>> Start Source data
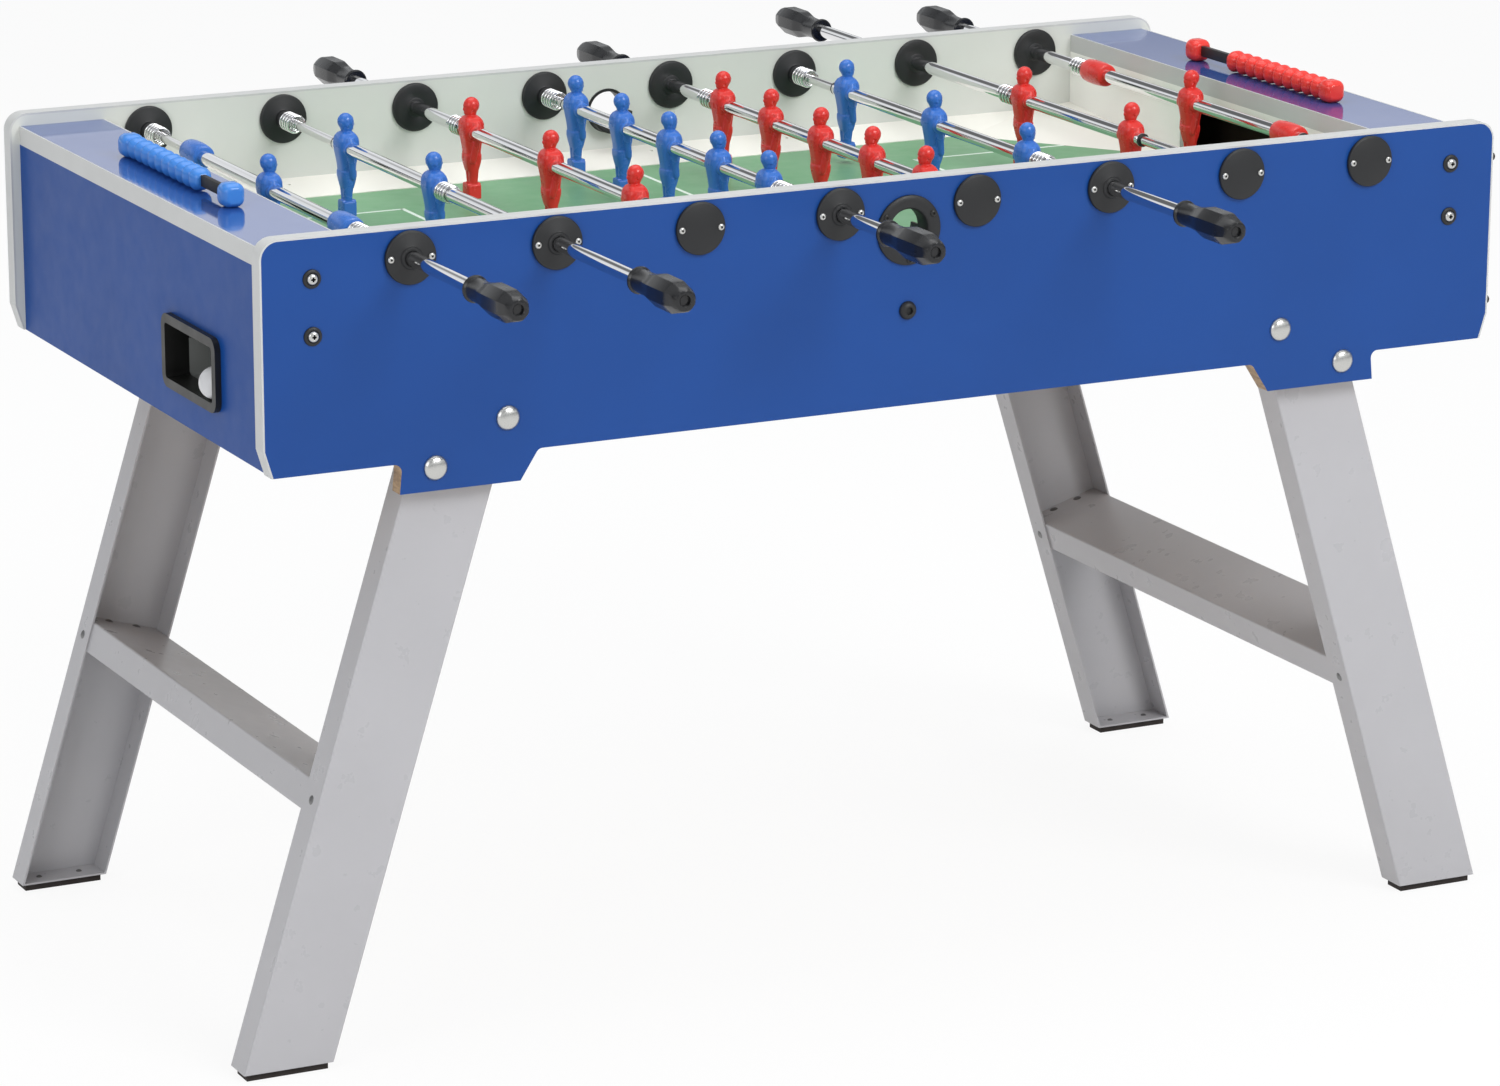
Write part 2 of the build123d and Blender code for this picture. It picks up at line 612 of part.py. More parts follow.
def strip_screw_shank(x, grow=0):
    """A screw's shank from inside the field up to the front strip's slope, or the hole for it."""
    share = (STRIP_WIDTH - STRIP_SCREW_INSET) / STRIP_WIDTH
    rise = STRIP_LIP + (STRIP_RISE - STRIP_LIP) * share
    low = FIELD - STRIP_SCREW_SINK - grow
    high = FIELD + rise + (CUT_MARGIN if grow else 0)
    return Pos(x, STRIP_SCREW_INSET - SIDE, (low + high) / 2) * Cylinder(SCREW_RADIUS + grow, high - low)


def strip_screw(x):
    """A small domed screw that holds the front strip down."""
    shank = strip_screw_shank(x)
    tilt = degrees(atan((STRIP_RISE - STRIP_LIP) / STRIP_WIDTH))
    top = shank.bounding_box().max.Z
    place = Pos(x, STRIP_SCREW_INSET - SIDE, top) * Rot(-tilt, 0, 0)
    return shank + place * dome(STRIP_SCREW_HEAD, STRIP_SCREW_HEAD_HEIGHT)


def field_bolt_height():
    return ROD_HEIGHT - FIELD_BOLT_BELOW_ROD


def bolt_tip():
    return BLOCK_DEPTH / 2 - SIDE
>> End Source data
>> Start Source data
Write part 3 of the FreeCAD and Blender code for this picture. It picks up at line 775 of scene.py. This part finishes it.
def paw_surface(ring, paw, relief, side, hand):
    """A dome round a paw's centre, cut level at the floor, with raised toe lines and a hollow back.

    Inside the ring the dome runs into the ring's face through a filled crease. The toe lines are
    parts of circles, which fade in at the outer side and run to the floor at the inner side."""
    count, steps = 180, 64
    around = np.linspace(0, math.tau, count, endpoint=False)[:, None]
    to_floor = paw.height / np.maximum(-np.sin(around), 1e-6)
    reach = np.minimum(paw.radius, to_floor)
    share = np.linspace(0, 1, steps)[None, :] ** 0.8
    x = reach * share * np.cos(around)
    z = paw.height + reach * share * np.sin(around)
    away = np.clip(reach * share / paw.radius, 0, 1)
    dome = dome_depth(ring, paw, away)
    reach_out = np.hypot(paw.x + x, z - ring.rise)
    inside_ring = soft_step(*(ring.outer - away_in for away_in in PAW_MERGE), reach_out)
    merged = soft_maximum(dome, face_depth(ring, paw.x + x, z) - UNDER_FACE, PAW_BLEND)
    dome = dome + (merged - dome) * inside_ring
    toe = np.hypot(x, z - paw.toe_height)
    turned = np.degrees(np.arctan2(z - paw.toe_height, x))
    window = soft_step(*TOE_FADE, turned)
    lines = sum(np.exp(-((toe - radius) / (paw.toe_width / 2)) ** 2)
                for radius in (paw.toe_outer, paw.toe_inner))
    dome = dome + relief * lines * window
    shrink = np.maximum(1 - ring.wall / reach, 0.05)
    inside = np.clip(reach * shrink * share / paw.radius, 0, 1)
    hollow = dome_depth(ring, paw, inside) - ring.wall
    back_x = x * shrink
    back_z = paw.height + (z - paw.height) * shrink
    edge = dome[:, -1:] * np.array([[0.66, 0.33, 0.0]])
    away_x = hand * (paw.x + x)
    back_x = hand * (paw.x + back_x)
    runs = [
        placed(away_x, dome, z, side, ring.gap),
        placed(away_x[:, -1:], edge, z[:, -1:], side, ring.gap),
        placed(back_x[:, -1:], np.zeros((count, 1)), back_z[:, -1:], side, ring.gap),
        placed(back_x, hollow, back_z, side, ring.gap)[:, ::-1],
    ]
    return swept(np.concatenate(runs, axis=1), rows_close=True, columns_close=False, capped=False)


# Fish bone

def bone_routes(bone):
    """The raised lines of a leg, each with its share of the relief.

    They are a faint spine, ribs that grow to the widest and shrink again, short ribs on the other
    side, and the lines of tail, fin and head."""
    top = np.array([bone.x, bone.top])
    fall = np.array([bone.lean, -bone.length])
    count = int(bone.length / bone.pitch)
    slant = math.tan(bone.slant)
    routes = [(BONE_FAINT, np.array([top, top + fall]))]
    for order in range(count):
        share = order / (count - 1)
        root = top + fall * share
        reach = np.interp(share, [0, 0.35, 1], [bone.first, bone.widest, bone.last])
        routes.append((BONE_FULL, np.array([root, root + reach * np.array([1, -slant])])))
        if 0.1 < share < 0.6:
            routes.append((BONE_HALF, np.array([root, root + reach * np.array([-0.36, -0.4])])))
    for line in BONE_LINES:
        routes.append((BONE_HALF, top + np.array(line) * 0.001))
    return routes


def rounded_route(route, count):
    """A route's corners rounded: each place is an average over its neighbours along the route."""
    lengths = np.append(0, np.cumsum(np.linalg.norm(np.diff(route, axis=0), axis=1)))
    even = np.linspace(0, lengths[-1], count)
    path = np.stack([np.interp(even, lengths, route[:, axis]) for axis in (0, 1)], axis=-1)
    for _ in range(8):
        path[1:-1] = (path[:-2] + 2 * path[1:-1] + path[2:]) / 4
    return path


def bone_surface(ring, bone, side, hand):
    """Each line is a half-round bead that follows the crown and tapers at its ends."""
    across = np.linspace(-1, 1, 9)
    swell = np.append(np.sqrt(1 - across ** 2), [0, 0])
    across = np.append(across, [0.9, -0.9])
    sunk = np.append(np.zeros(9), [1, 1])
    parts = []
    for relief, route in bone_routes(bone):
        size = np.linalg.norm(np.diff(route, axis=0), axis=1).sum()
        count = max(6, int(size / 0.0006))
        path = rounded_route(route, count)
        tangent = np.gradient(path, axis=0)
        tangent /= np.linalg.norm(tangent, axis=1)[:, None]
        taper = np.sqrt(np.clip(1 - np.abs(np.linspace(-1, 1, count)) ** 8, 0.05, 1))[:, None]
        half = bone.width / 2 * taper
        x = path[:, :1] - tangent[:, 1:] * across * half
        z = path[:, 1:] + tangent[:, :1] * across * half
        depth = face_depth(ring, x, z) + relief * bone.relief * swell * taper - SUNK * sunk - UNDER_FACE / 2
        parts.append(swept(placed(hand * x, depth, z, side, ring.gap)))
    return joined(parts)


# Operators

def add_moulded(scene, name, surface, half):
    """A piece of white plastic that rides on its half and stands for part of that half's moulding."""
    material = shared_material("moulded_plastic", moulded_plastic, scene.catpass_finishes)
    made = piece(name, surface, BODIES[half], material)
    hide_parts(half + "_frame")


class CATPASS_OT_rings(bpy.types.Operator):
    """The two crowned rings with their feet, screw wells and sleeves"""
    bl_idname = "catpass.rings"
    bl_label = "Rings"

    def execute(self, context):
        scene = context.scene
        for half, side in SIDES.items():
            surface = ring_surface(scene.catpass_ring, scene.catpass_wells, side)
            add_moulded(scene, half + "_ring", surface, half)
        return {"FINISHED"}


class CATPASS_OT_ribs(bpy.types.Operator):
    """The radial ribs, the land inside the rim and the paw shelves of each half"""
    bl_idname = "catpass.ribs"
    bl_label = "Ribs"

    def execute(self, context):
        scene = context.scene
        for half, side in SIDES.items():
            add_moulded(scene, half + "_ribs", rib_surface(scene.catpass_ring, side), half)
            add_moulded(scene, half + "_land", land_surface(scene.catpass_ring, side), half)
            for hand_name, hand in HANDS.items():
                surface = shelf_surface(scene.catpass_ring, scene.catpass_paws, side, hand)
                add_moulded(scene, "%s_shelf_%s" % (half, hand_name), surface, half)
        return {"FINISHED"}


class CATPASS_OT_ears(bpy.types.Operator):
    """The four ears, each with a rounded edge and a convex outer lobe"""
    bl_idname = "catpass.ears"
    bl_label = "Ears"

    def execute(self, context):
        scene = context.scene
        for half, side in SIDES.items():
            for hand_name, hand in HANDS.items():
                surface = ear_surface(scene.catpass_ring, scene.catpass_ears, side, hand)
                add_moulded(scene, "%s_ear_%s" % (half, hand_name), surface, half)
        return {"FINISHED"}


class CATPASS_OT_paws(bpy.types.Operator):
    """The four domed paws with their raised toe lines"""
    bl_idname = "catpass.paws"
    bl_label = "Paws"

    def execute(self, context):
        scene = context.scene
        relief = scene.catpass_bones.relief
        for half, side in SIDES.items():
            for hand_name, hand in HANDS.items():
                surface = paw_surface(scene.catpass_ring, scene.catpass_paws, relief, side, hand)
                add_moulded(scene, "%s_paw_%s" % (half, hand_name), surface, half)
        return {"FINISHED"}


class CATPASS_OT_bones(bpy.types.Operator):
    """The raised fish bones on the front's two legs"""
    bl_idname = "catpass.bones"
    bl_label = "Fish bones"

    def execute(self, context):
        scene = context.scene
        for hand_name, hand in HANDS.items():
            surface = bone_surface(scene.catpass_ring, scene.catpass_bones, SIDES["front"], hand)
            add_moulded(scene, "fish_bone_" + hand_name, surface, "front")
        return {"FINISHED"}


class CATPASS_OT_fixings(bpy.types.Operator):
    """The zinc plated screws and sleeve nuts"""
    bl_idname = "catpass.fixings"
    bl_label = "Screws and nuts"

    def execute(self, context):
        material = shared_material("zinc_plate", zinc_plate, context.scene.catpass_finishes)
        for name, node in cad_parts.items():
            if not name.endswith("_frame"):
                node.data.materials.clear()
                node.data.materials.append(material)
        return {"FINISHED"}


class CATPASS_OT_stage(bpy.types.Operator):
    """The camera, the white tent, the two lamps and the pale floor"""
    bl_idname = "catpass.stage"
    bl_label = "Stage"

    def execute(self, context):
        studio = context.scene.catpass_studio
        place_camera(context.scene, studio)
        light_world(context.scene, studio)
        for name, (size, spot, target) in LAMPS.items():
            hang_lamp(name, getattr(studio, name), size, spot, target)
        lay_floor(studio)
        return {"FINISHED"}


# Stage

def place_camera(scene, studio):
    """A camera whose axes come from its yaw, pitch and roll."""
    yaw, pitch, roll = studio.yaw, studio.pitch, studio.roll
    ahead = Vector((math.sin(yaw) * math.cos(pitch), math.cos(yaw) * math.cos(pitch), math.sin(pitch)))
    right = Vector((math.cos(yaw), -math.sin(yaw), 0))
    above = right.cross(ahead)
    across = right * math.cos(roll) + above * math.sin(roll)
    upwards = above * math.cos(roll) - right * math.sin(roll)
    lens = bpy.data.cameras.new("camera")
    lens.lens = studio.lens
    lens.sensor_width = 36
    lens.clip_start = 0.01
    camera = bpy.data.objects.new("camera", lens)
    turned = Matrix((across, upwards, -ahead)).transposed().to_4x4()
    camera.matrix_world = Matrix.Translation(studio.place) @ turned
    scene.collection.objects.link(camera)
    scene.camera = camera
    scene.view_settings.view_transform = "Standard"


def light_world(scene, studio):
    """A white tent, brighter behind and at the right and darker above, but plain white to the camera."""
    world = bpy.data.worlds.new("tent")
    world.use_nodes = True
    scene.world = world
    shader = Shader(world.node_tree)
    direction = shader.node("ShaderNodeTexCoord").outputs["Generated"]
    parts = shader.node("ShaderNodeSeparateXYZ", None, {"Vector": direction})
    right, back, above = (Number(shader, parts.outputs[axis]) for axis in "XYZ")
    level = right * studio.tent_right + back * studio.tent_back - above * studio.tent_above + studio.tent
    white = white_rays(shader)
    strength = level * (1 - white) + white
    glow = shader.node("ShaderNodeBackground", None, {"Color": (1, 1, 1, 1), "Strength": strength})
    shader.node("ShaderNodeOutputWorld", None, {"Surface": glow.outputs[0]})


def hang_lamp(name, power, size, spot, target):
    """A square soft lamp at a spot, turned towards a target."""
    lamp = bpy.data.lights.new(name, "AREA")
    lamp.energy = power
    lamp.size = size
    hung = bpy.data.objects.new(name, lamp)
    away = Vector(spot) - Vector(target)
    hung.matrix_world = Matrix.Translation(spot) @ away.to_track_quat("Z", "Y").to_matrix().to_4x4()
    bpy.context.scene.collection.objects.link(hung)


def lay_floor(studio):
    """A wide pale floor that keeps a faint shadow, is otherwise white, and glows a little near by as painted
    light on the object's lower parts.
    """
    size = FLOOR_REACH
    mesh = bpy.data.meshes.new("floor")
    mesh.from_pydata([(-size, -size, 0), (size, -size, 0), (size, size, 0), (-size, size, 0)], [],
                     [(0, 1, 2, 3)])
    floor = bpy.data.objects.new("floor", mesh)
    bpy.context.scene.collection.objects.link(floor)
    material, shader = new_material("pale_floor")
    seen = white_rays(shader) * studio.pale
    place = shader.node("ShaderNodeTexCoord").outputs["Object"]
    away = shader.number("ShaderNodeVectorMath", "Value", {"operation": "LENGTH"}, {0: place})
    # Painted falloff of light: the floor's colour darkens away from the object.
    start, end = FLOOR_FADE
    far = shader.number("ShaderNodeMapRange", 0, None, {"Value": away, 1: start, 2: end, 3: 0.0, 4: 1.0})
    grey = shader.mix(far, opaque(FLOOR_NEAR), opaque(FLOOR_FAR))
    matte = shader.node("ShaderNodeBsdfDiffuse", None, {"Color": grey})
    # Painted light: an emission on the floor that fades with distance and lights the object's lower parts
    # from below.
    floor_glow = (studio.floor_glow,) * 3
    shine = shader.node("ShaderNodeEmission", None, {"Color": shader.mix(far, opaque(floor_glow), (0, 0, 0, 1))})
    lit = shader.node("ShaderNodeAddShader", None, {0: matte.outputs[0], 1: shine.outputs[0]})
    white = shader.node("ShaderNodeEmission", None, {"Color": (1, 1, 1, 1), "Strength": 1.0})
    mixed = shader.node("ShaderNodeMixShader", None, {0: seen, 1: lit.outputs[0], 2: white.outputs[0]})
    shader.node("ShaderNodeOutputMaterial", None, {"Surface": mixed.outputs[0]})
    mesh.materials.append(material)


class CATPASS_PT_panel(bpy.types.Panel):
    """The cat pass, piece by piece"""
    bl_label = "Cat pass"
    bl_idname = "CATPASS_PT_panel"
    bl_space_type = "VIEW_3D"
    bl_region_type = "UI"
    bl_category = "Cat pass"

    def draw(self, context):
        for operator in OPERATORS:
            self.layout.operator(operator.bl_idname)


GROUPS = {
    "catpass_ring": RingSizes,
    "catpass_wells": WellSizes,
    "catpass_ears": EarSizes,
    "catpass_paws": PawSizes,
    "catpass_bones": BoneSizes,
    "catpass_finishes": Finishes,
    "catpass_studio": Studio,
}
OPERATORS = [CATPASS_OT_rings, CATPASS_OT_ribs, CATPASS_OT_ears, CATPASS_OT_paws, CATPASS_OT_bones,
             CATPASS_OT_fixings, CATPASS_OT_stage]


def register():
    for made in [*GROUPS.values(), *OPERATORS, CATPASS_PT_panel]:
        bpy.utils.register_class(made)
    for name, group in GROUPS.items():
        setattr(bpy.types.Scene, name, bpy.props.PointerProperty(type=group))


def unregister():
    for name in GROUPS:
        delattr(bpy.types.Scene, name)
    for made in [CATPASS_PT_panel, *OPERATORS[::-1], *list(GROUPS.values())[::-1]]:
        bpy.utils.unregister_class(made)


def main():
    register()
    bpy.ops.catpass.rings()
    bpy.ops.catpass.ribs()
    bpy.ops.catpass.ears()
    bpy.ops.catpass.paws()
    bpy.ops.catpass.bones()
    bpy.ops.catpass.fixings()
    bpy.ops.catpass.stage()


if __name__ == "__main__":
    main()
>> End Source data
>> Start Source data
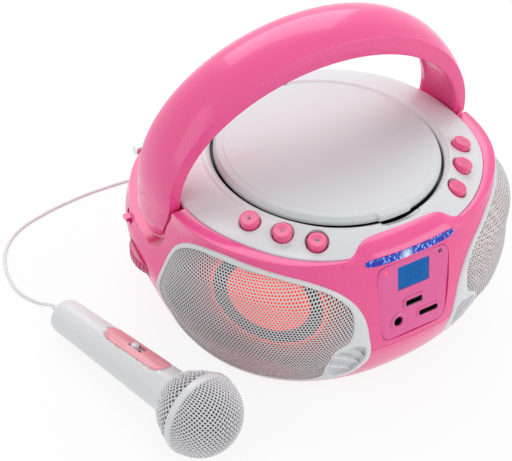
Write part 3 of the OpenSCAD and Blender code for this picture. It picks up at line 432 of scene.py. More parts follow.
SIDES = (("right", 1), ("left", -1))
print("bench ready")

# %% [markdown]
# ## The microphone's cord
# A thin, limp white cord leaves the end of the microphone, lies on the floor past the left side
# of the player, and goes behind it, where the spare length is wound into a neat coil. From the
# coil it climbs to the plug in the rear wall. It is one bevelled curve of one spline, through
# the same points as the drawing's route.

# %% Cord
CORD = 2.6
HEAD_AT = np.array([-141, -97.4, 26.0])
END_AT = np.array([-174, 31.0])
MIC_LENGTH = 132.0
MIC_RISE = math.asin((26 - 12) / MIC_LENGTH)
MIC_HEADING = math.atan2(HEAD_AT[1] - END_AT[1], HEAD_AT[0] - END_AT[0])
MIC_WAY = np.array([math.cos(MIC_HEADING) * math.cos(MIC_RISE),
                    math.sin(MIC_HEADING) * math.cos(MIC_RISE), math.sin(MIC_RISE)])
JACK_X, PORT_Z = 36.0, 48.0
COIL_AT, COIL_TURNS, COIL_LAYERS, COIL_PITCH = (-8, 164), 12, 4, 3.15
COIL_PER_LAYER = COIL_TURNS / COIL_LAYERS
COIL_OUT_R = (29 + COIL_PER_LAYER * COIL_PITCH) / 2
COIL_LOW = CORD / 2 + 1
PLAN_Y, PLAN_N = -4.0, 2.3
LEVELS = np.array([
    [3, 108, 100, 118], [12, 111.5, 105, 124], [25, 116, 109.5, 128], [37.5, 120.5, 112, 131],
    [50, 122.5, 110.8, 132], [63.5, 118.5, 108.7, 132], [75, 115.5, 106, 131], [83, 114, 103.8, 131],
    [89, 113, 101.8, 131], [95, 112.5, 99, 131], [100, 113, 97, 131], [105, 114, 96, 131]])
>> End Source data
Write out exactly the lines running from the line containing "Write part 3 of the OpenSCAD" to the line containing "114, 96, 131]])", with both of those lines included.

__Expected answer__:
Write part 3 of the OpenSCAD and Blender code for this picture. It picks up at line 432 of scene.py. More parts follow.
SIDES = (("right", 1), ("left", -1))
print("bench ready")

# %% [markdown]
# ## The microphone's cord
# A thin, limp white cord leaves the end of the microphone, lies on the floor past the left side
# of the player, and goes behind it, where the spare length is wound into a neat coil. From the
# coil it climbs to the plug in the rear wall. It is one bevelled curve of one spline, through
# the same points as the drawing's route.

# %% Cord
CORD = 2.6
HEAD_AT = np.array([-141, -97.4, 26.0])
END_AT = np.array([-174, 31.0])
MIC_LENGTH = 132.0
MIC_RISE = math.asin((26 - 12) / MIC_LENGTH)
MIC_HEADING = math.atan2(HEAD_AT[1] - END_AT[1], HEAD_AT[0] - END_AT[0])
MIC_WAY = np.array([math.cos(MIC_HEADING) * math.cos(MIC_RISE),
                    math.sin(MIC_HEADING) * math.cos(MIC_RISE), math.sin(MIC_RISE)])
JACK_X, PORT_Z = 36.0, 48.0
COIL_AT, COIL_TURNS, COIL_LAYERS, COIL_PITCH = (-8, 164), 12, 4, 3.15
COIL_PER_LAYER = COIL_TURNS / COIL_LAYERS
COIL_OUT_R = (29 + COIL_PER_LAYER * COIL_PITCH) / 2
COIL_LOW = CORD / 2 + 1
PLAN_Y, PLAN_N = -4.0, 2.3
LEVELS = np.array([
    [3, 108, 100, 118], [12, 111.5, 105, 124], [25, 116, 109.5, 128], [37.5, 120.5, 112, 131],
    [50, 122.5, 110.8, 132], [63.5, 118.5, 108.7, 132], [75, 115.5, 106, 131], [83, 114, 103.8, 131],
    [89, 113, 101.8, 131], [95, 112.5, 99, 131], [100, 113, 97, 131], [105, 114, 96, 131]])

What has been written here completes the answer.